Set task | Begin at the line containing "addPiece(drawer, 'drawer_back', block([DRAWER_BOX.back" and stop at the line containing "cad_parts[node].hide_render = cad_parts[node].hide_viewport"; copy those lines exactly, ends included, and nothing else.

Given information |
======

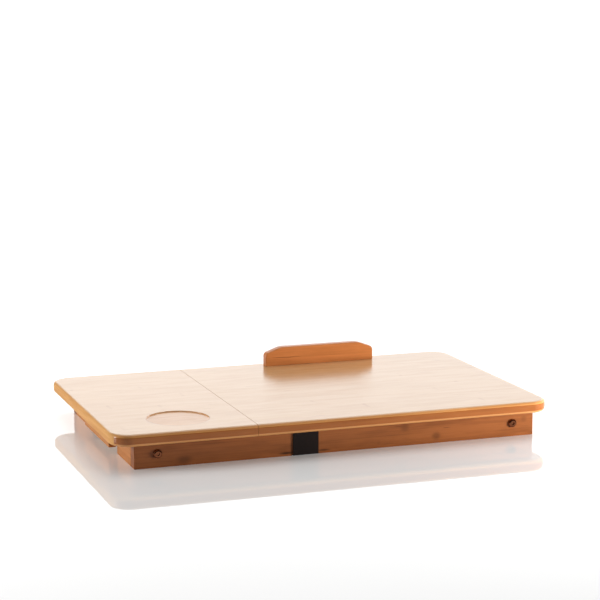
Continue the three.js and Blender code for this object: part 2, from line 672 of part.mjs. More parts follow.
const drawer = subAssembly();
const drawerInside = DRAWER_BOX.half - DRAWER_BOX.wall - JOINT;
const insideY = [DRAWER_Y - drawerInside, DRAWER_Y + drawerInside];
const frontY = [DRAWER_Y - DRAWER_FRONT.half, DRAWER_Y + DRAWER_FRONT.half];
addPiece(drawer, 'drawer_front', block([DRAWER_FRONT.outer, DRAWER_FRONT.inner], frontY,
  [DRAWER_FRONT.low, DRAWER_FRONT.high]), bambooFrame);
addPiece(drawer, 'drawer_side_front', drawerSide(-1), bambooFrame);
addPiece(drawer, 'drawer_side_rear', drawerSide(1), bambooFrame);
addPiece(drawer, 'drawer_back', block([DRAWER_BOX.back - DRAWER_BOX.wall, DRAWER_BOX.back], insideY,
  [DRAWER_FLOOR.high + JOINT, DRAWER_BOX.high]), bambooFrame);
addPiece(drawer, 'drawer_floor', block([DRAWER_BOX.front, DRAWER_BOX.back], insideY,
  [DRAWER_FLOOR.low, DRAWER_FLOOR.high]), bambooPly);
addPiece(base, 'drawer_runner_front', drawerRunner(-1), bambooFrame);
addPiece(base, 'drawer_runner_rear', drawerRunner(1), bambooFrame);
addPiece(base, 'drawer_stop', block([DRAWER_STOP.from, DRAWER_STOP.to],
  [DRAWER_Y - DRAWER_STOP.half, DRAWER_Y + DRAWER_STOP.half], [DRAWER_STOP.low, RAIL_HEIGHT]), bambooFrame);

export default tray;
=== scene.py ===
"""A folding tray table in bamboo, folded flat on a glossy white floor, built piece by piece."""
import json
import math

import bpy
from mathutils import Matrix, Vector


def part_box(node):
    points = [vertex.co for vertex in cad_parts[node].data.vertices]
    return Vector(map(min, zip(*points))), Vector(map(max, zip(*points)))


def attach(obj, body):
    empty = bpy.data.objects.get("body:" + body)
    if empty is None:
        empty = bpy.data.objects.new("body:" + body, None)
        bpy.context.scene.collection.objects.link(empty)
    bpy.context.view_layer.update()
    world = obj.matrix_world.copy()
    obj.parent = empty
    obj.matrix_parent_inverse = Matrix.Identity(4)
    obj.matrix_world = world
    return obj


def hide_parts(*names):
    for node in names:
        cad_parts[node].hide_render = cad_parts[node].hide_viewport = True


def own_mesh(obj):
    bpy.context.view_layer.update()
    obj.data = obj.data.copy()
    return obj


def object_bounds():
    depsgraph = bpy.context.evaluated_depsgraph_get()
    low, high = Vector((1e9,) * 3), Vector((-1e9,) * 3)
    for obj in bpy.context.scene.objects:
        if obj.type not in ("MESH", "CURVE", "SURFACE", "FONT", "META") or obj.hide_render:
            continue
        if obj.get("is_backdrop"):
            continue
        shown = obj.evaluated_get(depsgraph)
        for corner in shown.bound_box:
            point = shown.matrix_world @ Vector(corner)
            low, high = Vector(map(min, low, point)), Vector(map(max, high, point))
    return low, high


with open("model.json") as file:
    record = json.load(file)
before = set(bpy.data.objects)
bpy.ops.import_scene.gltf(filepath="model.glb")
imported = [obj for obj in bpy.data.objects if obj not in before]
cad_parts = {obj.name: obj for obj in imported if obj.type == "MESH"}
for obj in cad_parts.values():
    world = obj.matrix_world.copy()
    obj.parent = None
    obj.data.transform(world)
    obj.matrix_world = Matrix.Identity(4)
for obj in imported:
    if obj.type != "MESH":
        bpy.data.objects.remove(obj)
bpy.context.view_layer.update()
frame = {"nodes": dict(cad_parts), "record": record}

# Camera: a long lens, twenty degrees to the left of straight in front and looking down by ten degrees,
# so that the top is seen as a narrow slanted sheet with the ledge standing at its far edge.
CAMERA_PLACE = (-0.7925, -2.2522, 0.5752)
CAMERA_PITCH = 80.137
CAMERA_YAW = -19.563
LENS_MM = 115.07
SENSOR_MM = 36

bpy.ops.object.camera_add(
    location=CAMERA_PLACE,
    rotation=(math.radians(CAMERA_PITCH), 0, math.radians(CAMERA_YAW)),
)
camera = bpy.context.object
camera.data.lens = LENS_MM
camera.data.sensor_width = SENSOR_MM
bpy.context.scene.camera = camera
bpy.context.scene.view_settings.view_transform = "Standard"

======

Answer to this problem |
addPiece(drawer, 'drawer_back', block([DRAWER_BOX.back - DRAWER_BOX.wall, DRAWER_BOX.back], insideY,
  [DRAWER_FLOOR.high + JOINT, DRAWER_BOX.high]), bambooFrame);
addPiece(drawer, 'drawer_floor', block([DRAWER_BOX.front, DRAWER_BOX.back], insideY,
  [DRAWER_FLOOR.low, DRAWER_FLOOR.high]), bambooPly);
addPiece(base, 'drawer_runner_front', drawerRunner(-1), bambooFrame);
addPiece(base, 'drawer_runner_rear', drawerRunner(1), bambooFrame);
addPiece(base, 'drawer_stop', block([DRAWER_STOP.from, DRAWER_STOP.to],
  [DRAWER_Y - DRAWER_STOP.half, DRAWER_Y + DRAWER_STOP.half], [DRAWER_STOP.low, RAIL_HEIGHT]), bambooFrame);

export default tray;
=== scene.py ===
"""A folding tray table in bamboo, folded flat on a glossy white floor, built piece by piece."""
import json
import math

import bpy
from mathutils import Matrix, Vector


def part_box(node):
    points = [vertex.co for vertex in cad_parts[node].data.vertices]
    return Vector(map(min, zip(*points))), Vector(map(max, zip(*points)))


def attach(obj, body):
    empty = bpy.data.objects.get("body:" + body)
    if empty is None:
        empty = bpy.data.objects.new("body:" + body, None)
        bpy.context.scene.collection.objects.link(empty)
    bpy.context.view_layer.update()
    world = obj.matrix_world.copy()
    obj.parent = empty
    obj.matrix_parent_inverse = Matrix.Identity(4)
    obj.matrix_world = world
    return obj


def hide_parts(*names):
    for node in names:
        cad_parts[node].hide_render = cad_parts[node].hide_viewport = True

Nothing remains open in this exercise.